> _Directions for this task_
Every line with the string "part" should be gathered.
---------- Material
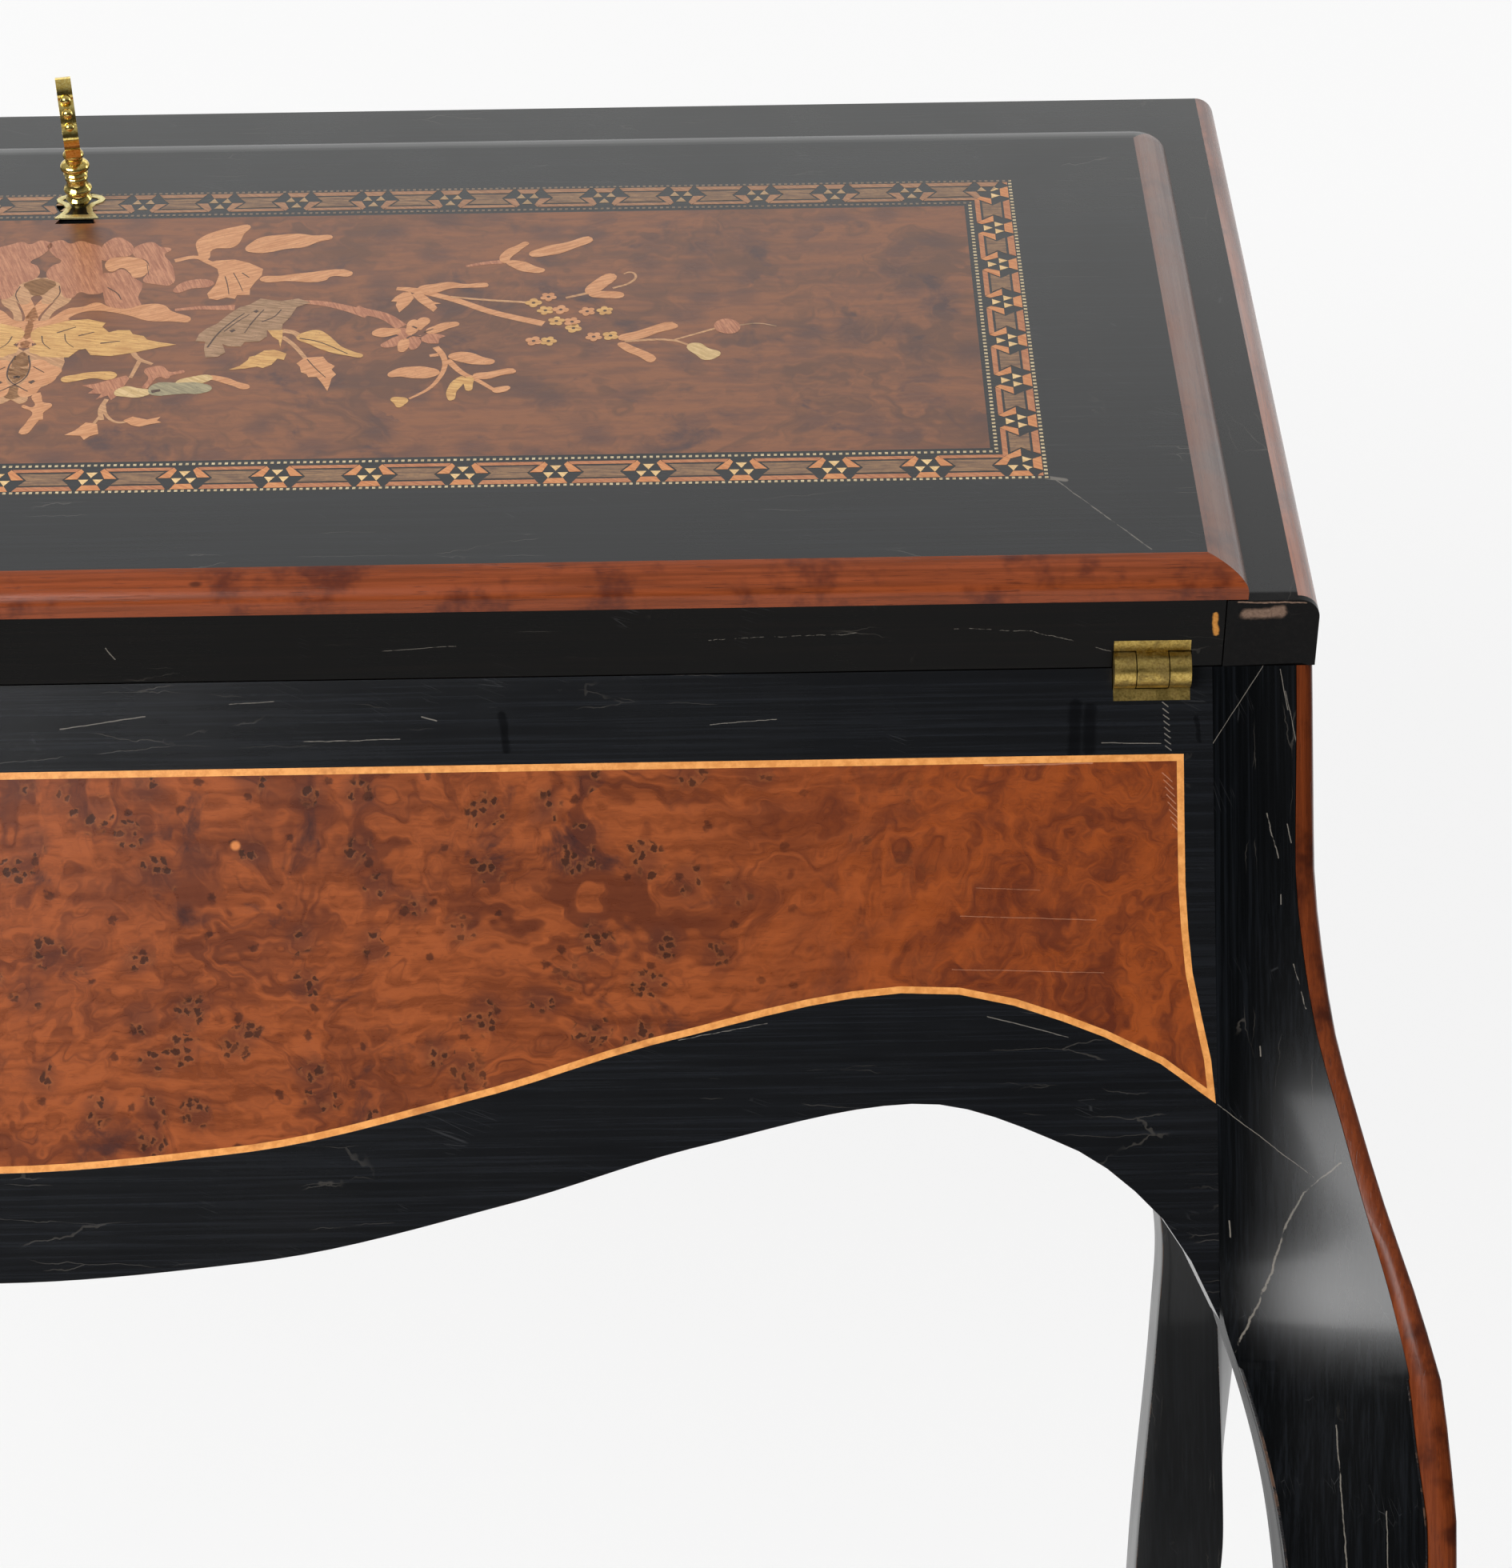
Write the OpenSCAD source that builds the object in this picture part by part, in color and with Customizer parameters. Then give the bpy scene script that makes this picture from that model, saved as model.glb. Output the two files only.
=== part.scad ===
// Slant-front lady's writing desk on cabriole legs, with a fall-front lid and a fitted interior.
// X runs across the desk, Y from front to back and Z up. The origin is on the floor under its middle.

/* [Carcass] */
// Width over the two gables
desk_w = 720; // [660:1:800]
// Depth from the face of the front apron to the back
desk_d = 430; // [410:1:480]
// Height of the writing level, where the lid is hinged
writing_h = 745; // [700:1:790]
// Angle of the slope above the horizontal
slope_angle = 37; // [34:0.5:40]
// Length of the slope, from the hinge line to the top
slope_len = 274; // [266:1:286]
// Width of the slanted rail above the lid
rail_w = 34; // [28:1:40]
// Thickness of the gables
gable_t = 25; // [20:0.5:30]
// Thickness of the top board
top_t = 18; // [14:0.5:22]
// Thickness of the back panel
back_t = 8; // [5:0.5:12]
// Width of the round-over strips on the gables
edge_w = 6; // [4:0.5:8]
// Depth of the shoulder that laps the rail over each gable
shoulder_t = 4; // [2:0.5:6]

/* [Legs] */
// Width of the square stile at the top of each leg
stile_w = 27; // [22:0.5:32]
// Setback of the legs and side aprons from the gable faces
set_in = 0.8; // [0.2:0.1:2]
// Drop from the writing level to where the legs begin to swell
bow_drop = 50; // [30:1:70]
// Drop from the writing level to the crest of the knee
knee_drop = 230; // [218:1:244]
// Reach of the knee beyond the carcass
knee_out = 34.6; // [30:0.1:38]
// Drop from the writing level to the calf
calf_drop = 337; // [315:1:360]
// Reach of the calf beyond the carcass
calf_out = 18.5; // [12:0.5:24]
// Width of the leg at the calf
calf_w = 33; // [28:0.5:38]
// Height of the ankle above the floor
ankle_h = 115; // [90:1:140]
// Setback of the ankle inside the carcass
ankle_in = 15; // [6:0.5:22]
// Width of the leg at the ankle
ankle_w = 23; // [18:0.5:28]
// Reach of the foot beyond the carcass
foot_out = 2; // [0:0.5:10]
// Width of the foot
foot_w = 32; // [28:0.5:40]
// Outward splay of the rear legs below the aprons
rear_splay = 6; // [0:0.5:9]
// Width of the corner strips at the writing level
strip_top = 5.2; // [4:0.1:6]
// Width of the corner strips at the knee
strip_knee = 13.6; // [10:0.1:15]
// Glue line between a corner strip and its leg
glue = 0.2; // [0.1:0.05:0.3]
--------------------
> _Complete response_
Write the OpenSCAD source that builds the object in this picture part by part, in color and with Customizer parameters. Then give the bpy scene script that makes this picture from that model, saved as model.glb. Output the two files only.
=== part.scad ===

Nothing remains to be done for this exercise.